Exercise → Determine how many lines of the records include "scene", and answer with the number alone.

Given information →

|---|

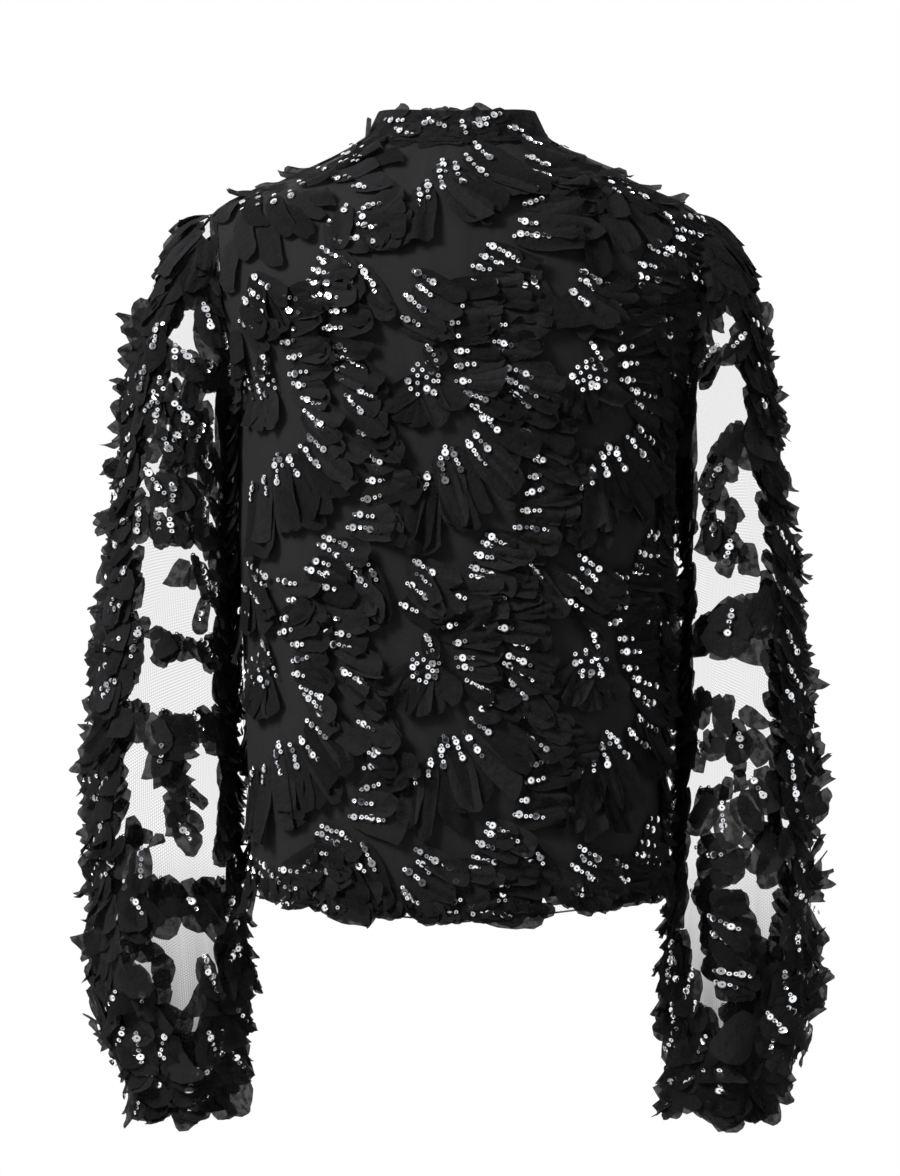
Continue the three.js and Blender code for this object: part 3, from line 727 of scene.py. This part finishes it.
# %% The rows above the repeat, on the shoulders and below the collar
TOP_ROWS = (
    (243, 199, 85, 0, 3, 34, 16), (258, 196, 88, 0, 3, 38, 17), (274, 198, 78, 0, 2, 42, 17),
    (290, 194, 66, 0, 2, 36, 16), (300, 184, 30, 0, 2, 26, 15), (320, 170, 20, 0, 2, 30, 15),
    (352, 146, 14, 0, 3, 28, 15), (344, 156, 6, 0, 4, 28, 15), (342, 164, 0, 0, 4, 24, 15),
    (334, 180, -4, 0, 4, 26, 15), (354, 187, 10, 0, 3, 22, 14), (330, 222, 70, 0, 2, 26, 15),
    (346, 206, 95, 0, 2, 30, 15), (360, 214, 60, 0, 2, 26, 15), (330, 240, 20, 0, 3, 22, 15),
    (584, 178, 88, 0, 3, 30, 16), (594, 178, 84, 0, 4, 34, 16), (608, 181, 58, 0, 4, 32, 17),
    (620, 182, 50, 0, 4, 34, 17), (640, 196, 44, 0, 2, 30, 16), (560, 148, 20, 0, 2, 34, 17),
    (556, 166, 60, 0, 0, 40, 18), (676, 238, 26, 0, 4, 10, 14), (672, 248, 30, 0, 3, 12, 14),
    (662, 265, 38, 0, 5, 14, 15), (664, 215, 60, 0, 3, 26, 16), (540, 180, 50, 0, 0, 44, 19),
    (548, 205, 40, 0, 0, 40, 19), (566, 196, 75, 0, 0, 44, 18), (600, 205, 60, 0, 0, 46, 18),
    (630, 205, 55, 0, 0, 42, 18), (246, 214, 82, 0, 0, 44, 18), (266, 216, 76, 0, 0, 46, 18),
    (284, 206, 62, 0, 0, 40, 18), (300, 196, 40, 0, 0, 34, 17), (365, 160, 30, 0, 0, 34, 17),
    (350, 172, 40, 0, 0, 34, 16), (235, 240, 92, 0, 0, 40, 18), (590, 228, 80, 0, 0, 40, 18),
)


def sew_top(trim, chart, mirrored=False, skip=lambda x, y: False):
    """The rows that only the shoulders and the neck have."""
    for x, y, heading, bend, count, tongue, width in TOP_ROWS:
        if mirrored:
            x, heading = 900 - x, 180 - heading
        if skip(x, y):
            continue
        if count:
            sew_row(trim, chart, x, y, heading, bend, count, tongue, width, rng.uniform(2, 4), 0.4)
        else:
            sew_petal(trim, chart, x, y, heading, tongue, width, rng.uniform(2, 5), 0.4, 0.5)


def sew_shoulders(trim, chart):
    """Loose petals along the tops of the shoulders, which break up the outline."""
    left = (262, 184, 200), (286, 176, 190), (318, 164, 205)
    right = (596, 164, -15), (622, 176, -5), (650, 190, 10)
    for x, y, heading in left + right:
        spot = chart.find(x, y + 8)
        if spot is not None:
            length, width = rng.uniform(20, 27), rng.uniform(14, 18)
            place = chart.lay(spot, heading, 0.8)
            add_petal(trim.row["petals"], place, length, width, rng.uniform(5, 9), 0.6)
            trim.join()


def sew_hem(trim, chart):
    """A ragged border of short petals that hang to the hem, and a loose row down each side."""
    for x in np.arange(238, 664, 11.0):
        low = chart.low(x)
        for above in (32, 18):
            start = x + rng.uniform(-5, 5), low - above + rng.uniform(-5, 5)
            reach = above * STEP + rng.uniform(-5, 2)
            if rng.random() < 0.85:
                heading, width = rng.uniform(50, 120), rng.uniform(11, 18)
                sew_petal(trim, chart, *start, heading, max(reach, 11), width, 2.5, 0.5)
        if rng.random() < 0.25:
            y, heading, count = low - rng.uniform(18, 36), rng.uniform(40, 80), rng.randint(2, 4)
            sew_row(trim, chart, x, y, heading, 0, count, 4, 10, 3)
    for y in np.arange(330, 870, 14.0):
        for x in (237.5, 662.5):
            heading, length, width = rng.uniform(70, 110), rng.uniform(18, 28), rng.uniform(12, 18)
            sew_petal(trim, chart, x, y, heading, length, width, 7, 0.5, 1.0)


# %% Sew the back
back_trim = Trimming()
for column in range(-1, 3):
    for repeat in range(-1, 3):
        place = 250 + WIDE * column, 275 + HIGH * repeat - 4 * column
        sew_repeat(back_trim, back_chart, *place, lambda x, y: y < 205 and not 385 < x < 535)
sew_top(back_trim, back_chart)
sew_shoulders(back_trim, back_chart)
sew_hem(back_trim, back_chart)
back_pieces = back_trim.finish("back", body_cloth, [f"ruffle_back_{i}" for i in range(1, 7)])

# %% Sew the front, with its middle left clear for the neck's opening
front_trim = Trimming()
for column in range(-1, 3):
    for repeat in range(-1, 3):
        place = 262 + WIDE * column, 275 + HIGH * repeat - 4 * column
        sew_repeat(front_trim, front_chart, *place, lambda x, y: 425 < x < 470 and y < 370)
sew_top(front_trim, front_chart, mirrored=True, skip=lambda x, y: 425 < x < 475 or y < 172 and 330 < x < 570)
sew_hem(front_trim, front_chart)
front_pieces = front_trim.finish("front", body_cloth, [f"ruffle_front_{i}" for i in range(1, 7)])

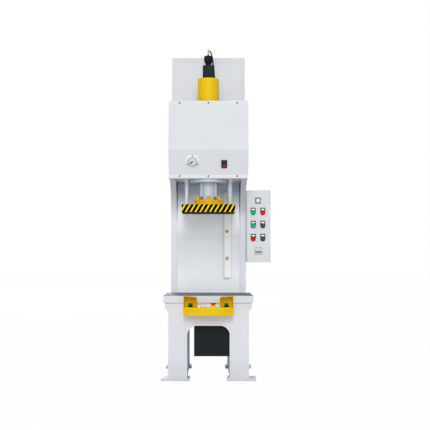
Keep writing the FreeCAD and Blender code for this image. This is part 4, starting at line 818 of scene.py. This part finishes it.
def spun(flat, angle):
    """Points (x, y) turned by the angle: x cos - y sin, x sin + y cos."""
    across = flat[:, 0] * math.cos(angle) - flat[:, 1] * math.sin(angle)
    return across, flat[:, 0] * math.sin(angle) + flat[:, 1] * math.cos(angle)


def bar(centre, angle, inner, outer, width, low, high):
    """Thin box along a ray of the dial, from the inner to the outer radius."""
    corners, faces = block((inner, -width / 2.0, low), (outer, width / 2.0, high))
    return on_slope(centre, *spun(corners, angle), corners[:, 2]), faces


def lettered(name, words, size, centre, x, z, out):
    """Text made into a thin mesh, centred at x and z of the slope's axes."""
    line = bpy.data.curves.new(name, "FONT")
    line.body, line.size, line.extrude = words, size, 0.00008
    line.align_x, line.align_y = "CENTER", "CENTER"
    holder = bpy.data.objects.new(name, line)
    mesh = bpy.data.meshes.new_from_object(holder)
    bpy.data.objects.remove(holder)
    flat = np.empty(len(mesh.vertices) * 3)
    mesh.vertices.foreach_get("co", flat)
    flat = flat.reshape(-1, 3)
    placed = on_slope(centre, flat[:, 0] + x, flat[:, 1] + z, flat[:, 2] + out)
    faces = [list(face.vertices) for face in mesh.polygons]
    bpy.data.meshes.remove(mesh)
    return placed, faces


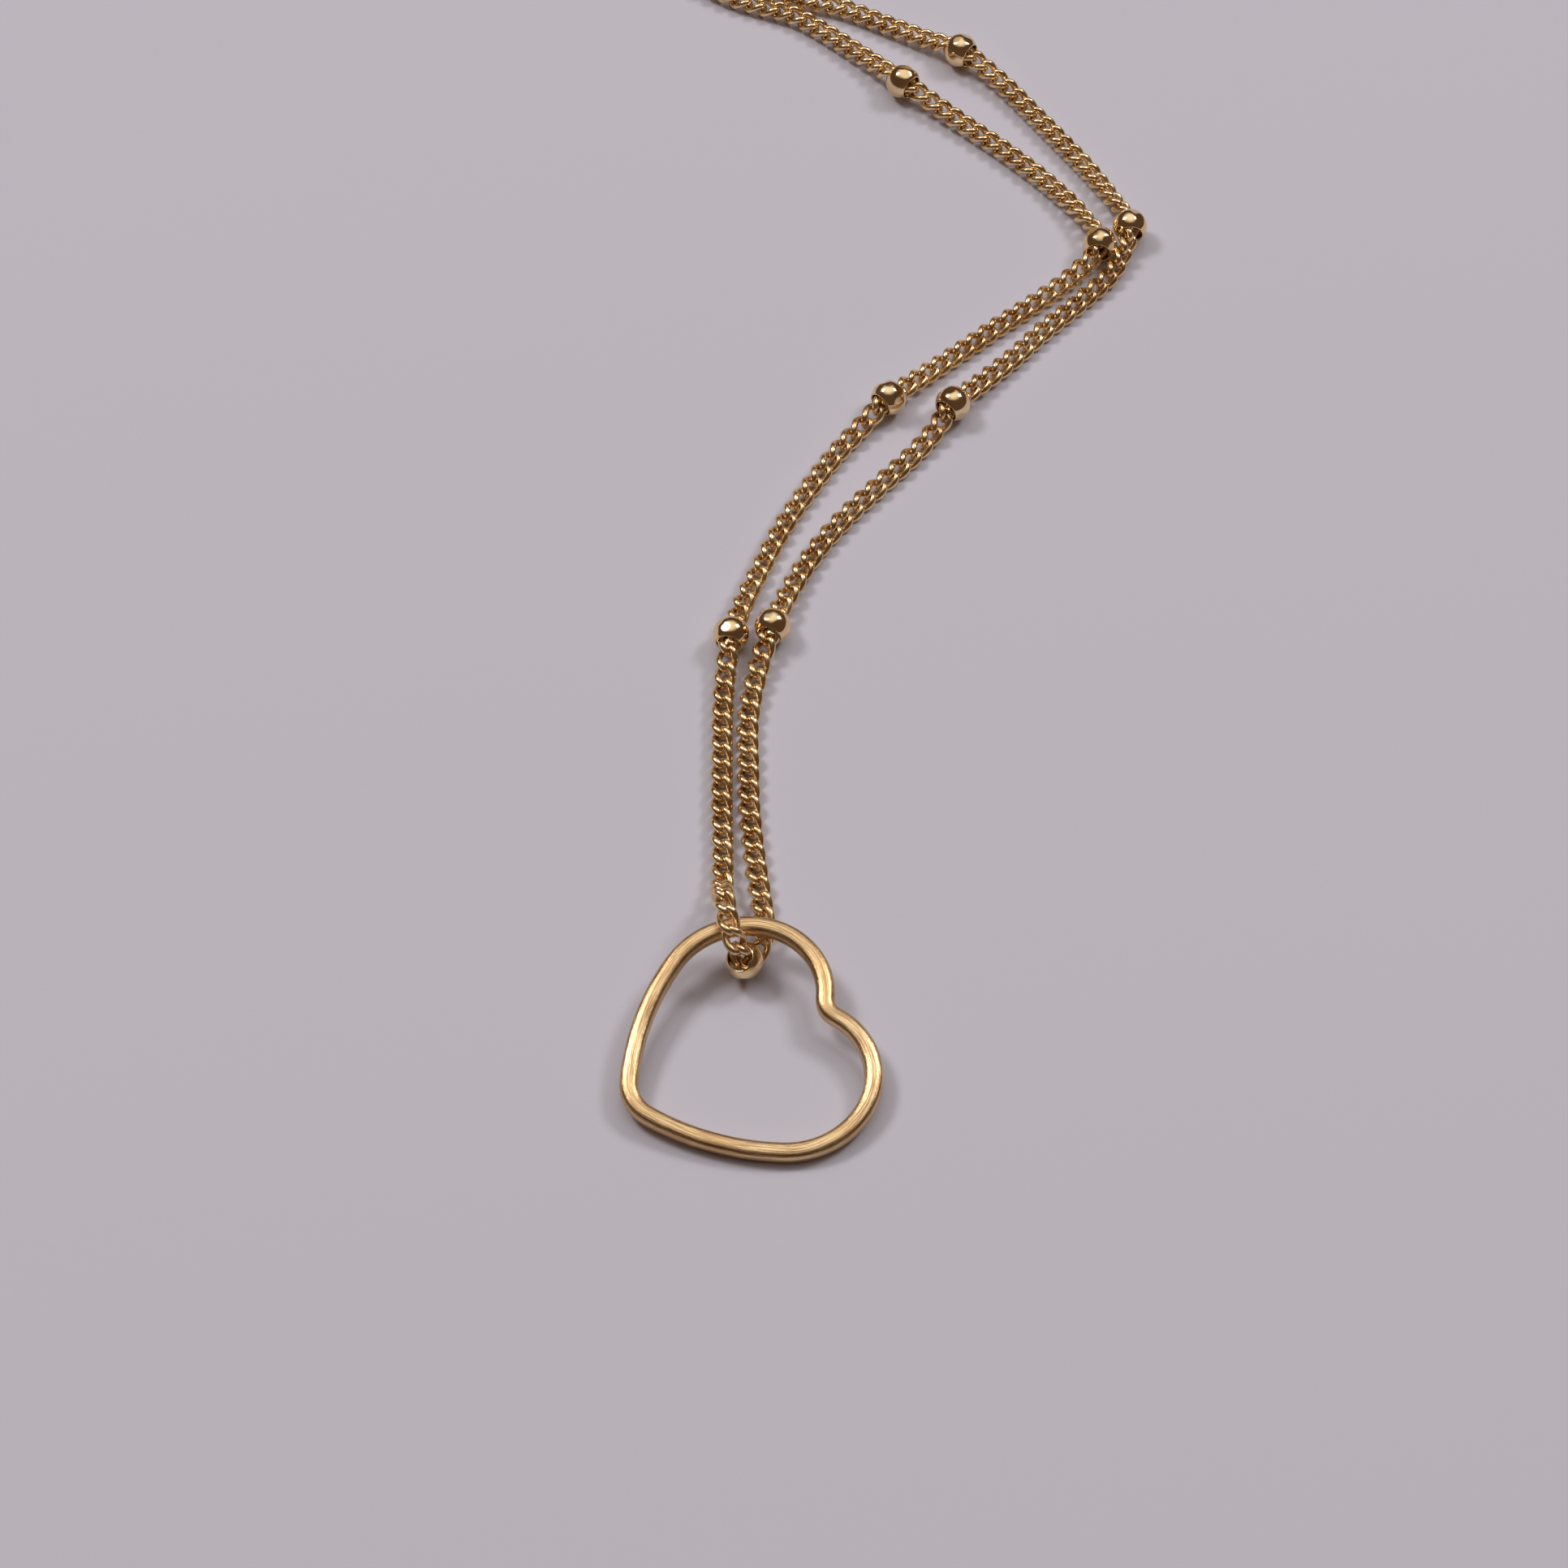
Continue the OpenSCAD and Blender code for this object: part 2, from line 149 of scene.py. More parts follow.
rightStrand = {
    "body": "chain",
    "route": [
        (-0.5, 5.8, 1.8), (-0.1, 6.1, 1.3), (0.4, 6.9, underWire), (0.75, 8, underWire),
        (0.75, 9.4, 0.9), (0.6, 11, rest), (0.15, 14.6, rest), (-0.2, 18.4, rest),
        (-0.3, 22.2, rest), (-0.3, 26, rest), (0.3, 29.7, 0.8), (1.3, 33.2, beadHeight),
        (2.5, 36.6, 0.8), (4.2, 40, rest), (6.3, 43, rest), (8.6, 45.7, rest),
        (10.9, 48.3, rest), (12.6, 50.5, 0.8), (13.9, 52.6, beadHeight), (16.1, 55, 0.8),
        (18.4, 57.4, rest), (20.6, 59.9, rest), (23.3, 62.6, rest), (25.7, 65.4, 0.8),
        (26.9, 69, beadHeight), (25.7, 72.1, 0.8), (24, 75.1, rest), (22, 78, rest),
        (20, 80.8, rest), (17.8, 83.6, 0.8), (15.1, 86.1, beadHeight), (12.5, 87.7, 0.8),
        (9.5, 89.4, rest), (6.4, 91, rest), (3.4, 91.9, rest), (0.4, 93.2, 0.8),
        (-2.2, 95.6, 1.1), (-3.5, 97.3, beadHeight), (-4.6, 100.4, 0.8), (-4.95, 103.4, rest)],
    "beads": ["middle_bead"] + ["right_bead_%d" % i for i in range(1, 8)],
    "turned": 248,
    "inner": 1,
    "ending": [(8.5, 99.3, 0.9), (7.4, 99, 1.1), (6.9, 99.5, 1.1), (6.9, 100.6, 1)],
    "up": {0: (0, 1, 0.1), 1: (0, 1, 0.4), 2: (0, 0.4, 1), 3: (0, 0, 1)},
    "roll": {0: 0, 11: 0, 14: 40, 22: 40, 24: 60, 26: 0},
    "pitch": {0: 1.3, 10: 1.3, 12: 1.15, 30: 1.1},
}
coil = {"centre": (6.9, 108), "radius": 14.5, "gap": 2.6, "step": 14}


def spiralPoints(strand):
    # the strand is wound clockwise, from the coil's left side, two gaps inwards a turn
    points = []
    for angle in range(0, strand["turned"], coil["step"]):
        radius = coil["radius"] - coil["gap"] * (strand["inner"] + 2 * angle / 360)
        turn = math.radians(angle)
        points.append((coil["centre"][0] - radius * math.cos(turn),
                       coil["centre"][1] + radius * math.sin(turn), rest))
    return points


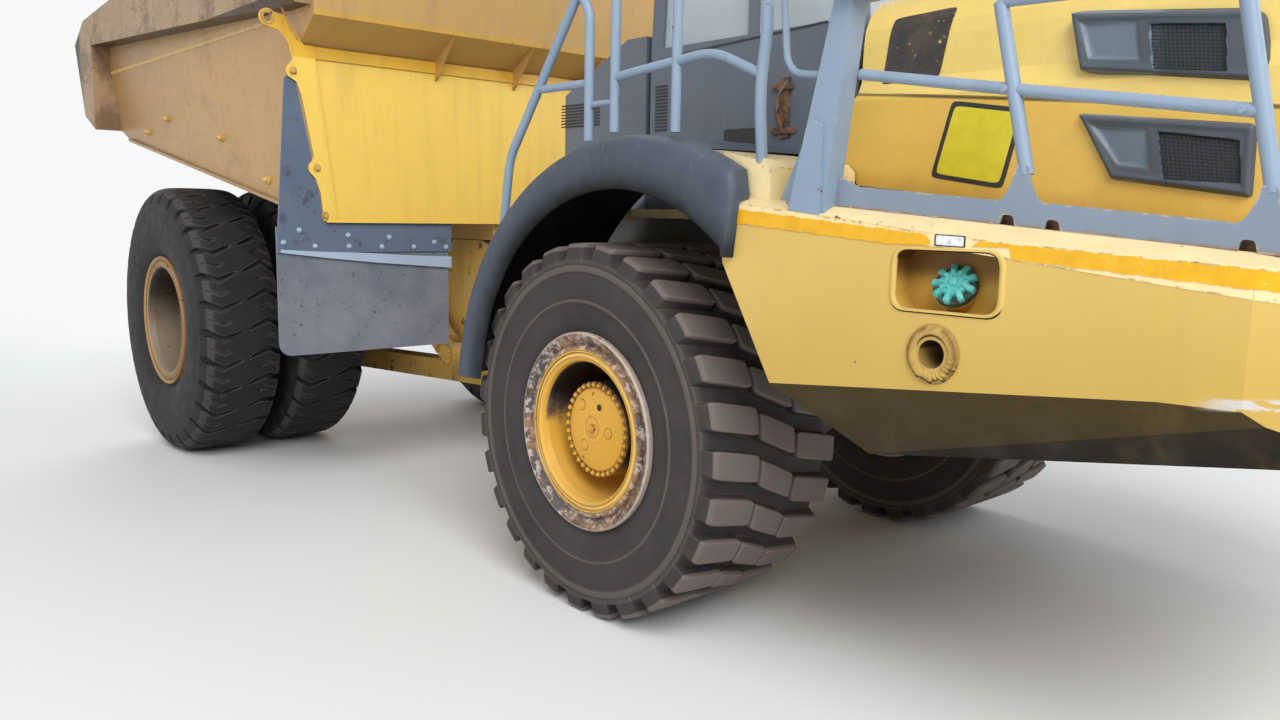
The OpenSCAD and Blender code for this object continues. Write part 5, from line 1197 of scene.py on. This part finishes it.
def pillow(middle, across, along, up, crown, channels):
    """A cushion: (s, t) on a square each raised to a fourth power for rounded sides, whose top rises to a
    crown at the middle and dips by a narrow valley at each channel. The lower half is the same form with no
    crown."""
    n = 57
    s, t = np.meshgrid(np.linspace(-1, 1, n), np.linspace(-1, 1, n), indexing="ij")
    inside = np.clip(1 - np.abs(s) ** 6, 0, 1) ** 0.35 * np.clip(1 - np.abs(t) ** 6, 0, 1) ** 0.35
    pull = 1 - 0.035 * np.cos(s * np.pi / 2) * np.abs(t) ** 8
    pinch = 1 - 0.035 * np.cos(t * np.pi / 2) * np.abs(s) ** 8
    valley = sum(np.exp(-(((t - c) / 0.045) ** 2)) for c in channels)
    piping = np.exp(-(((np.maximum(np.abs(s), np.abs(t)) - 0.86) / 0.03) ** 2))
    crowned = inside * crown * np.cos(s * np.pi / 2) * np.cos(t * np.pi / 2)
    top = inside * (1 - crown) + crowned - 0.16 * valley * inside
    top -= 0.07 * piping * inside
    x, y, z = (np.asarray(v, float) for v in (across, along, up))
    flat = np.asarray(middle, float) + (s * pinch)[..., None] * x + (t * pull)[..., None] * y
    upper, lower = flat + top[..., None] * z, flat - (0.9 * inside)[..., None] * z
    return [(upper, False, False), (lower[::-1], False, False)]


lean = np.array([-0.065, 0.0, 0.62])
lean /= np.linalg.norm(lean)
front_of = np.array([lean[2], 0.0, -lean[0]])
seat_parts = [("seat_cushion",
               pillow((0.07, 0.0, 2.722), (0, 0.245, 0), (0.245, 0, 0), (0, 0, 0.066), 0.35,
                      (-0.35, 0.1, 0.55)), 0.7),
              ("seat_back", pillow((-0.153, 0.0, 3.065), (0, 0.235, 0), lean * 0.305, front_of * 0.058, 0.35,
                                   (-0.55, -0.15, 0.25, 0.62)), 0.7)]
for name, sheets, fill in seat_parts:
    piece = put_on(name, sheets, cloth, "front", 50)
    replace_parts(piece, "seat")
foot_print = rounded_corners([(-0.115, -0.195), (0.215, -0.195), (0.215, 0.195), (-0.115, 0.195)], 0.04)
base = boss(np.insert(foot_print, 2, 2.331, 1), (0, 0, 1),
            [(0, 0), (1, 0), (1, 0.03), (0.82, 0.06), (0.78, 0.25), (0.95, 0.29), (0.97, 0.325), (0, 0.325)])
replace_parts(put_on("seat_base", [base], trim, "front", 35), "seat")

# The hood: a moulded cream upper part over a yellower bulge, with a blank yellow sign, a dark worn patch and
# two deep vents: each a black-slate frame with a scoop at its rear half and wire mesh at its front half.


def hood_shades(tree, own, colour):
    """Cream above the seam, yellower below, with a dark line in the seam and brown grime at the foot."""
    x, _, z = truck_place(tree, own)
    above = over_line(tree, x, z, (1.12, 2.55), (3.33, 2.33))
    mix = cloud(tree, own, 5.0, 7.0, 0.7)
    colour = blend(tree, between(tree, above, -0.006, 0.006), (0.74, 0.47, 0.075), colour)
    line = between(tree, maths(tree, "ABSOLUTE", above), 0.008, 0.004)
    colour = blend(tree, times(tree, line, 0.8), colour, (0.10, 0.055, 0.012))
    foot = over_line(tree, x, z, (1.15, 2.16), (3.25, 1.945))
    return blend(tree, between(tree, times_plus(tree, mix, 0.12, foot), 0.16, 0.02, 0.0, 0.6), colour,
                 (0.30, 0.17, 0.05))


hood_paint = paint("cream hood paint", (0.83, 0.60, 0.15), dusty=0.12, streaky=0.10, chipped=0.05, worn=0.15,
                   edge=(0.55, 0.36, 0.12), gloss=0.30, more=hood_shades)
dress(hood_paint, "hood_shell")
sign_paint, tree, shader, own = finish_of("faded sign yellow")
wear = cloud(tree, own, 12.0, 8.0, 0.7)
colour = blend(tree, between(tree, wear, 0.35, 0.65), (0.74, 0.64, 0.030), (0.66, 0.56, 0.018))
show(tree, shader, blend(tree, between(tree, wear, 0.68, 0.72), colour, (0.30, 0.20, 0.06)), wear, 0.3, 0.7,
     0.32, 0.5)
worn_patch, tree, shader, own = finish_of("worn dark patch")
wear = cloud(tree, own, 7.0, 9.0, 0.75)
bits = cloud(tree, own, 34.0, 6.0, 0.7)
colour = blend(tree, between(tree, wear, 0.40, 0.60), (0.010, 0.009, 0.009), (0.055, 0.040, 0.028))
show(tree, shader, blend(tree, between(tree, bits, 0.63, 0.67), colour, (0.62, 0.44, 0.14)), wear, 0.3, 0.7,
     0.35, 0.6)
bumped(tree, shader, bits, 0.4, 0.001)


def hood_side(z):
    """Half width of the hood at a height: upright to 2.52, drawn in to 1.055 at 2.60, then round the
    shoulder."""
    round_part = 0.84 + np.sqrt(np.clip(0.21**2 - (np.clip(z, 2.76, 2.97) - 2.76) ** 2, 0, 1))
    return np.where(z > 2.76, round_part, np.interp(z, [2.52, 2.60, 2.76], [1.090, 1.055, 1.050]))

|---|

Output for this exercise → 4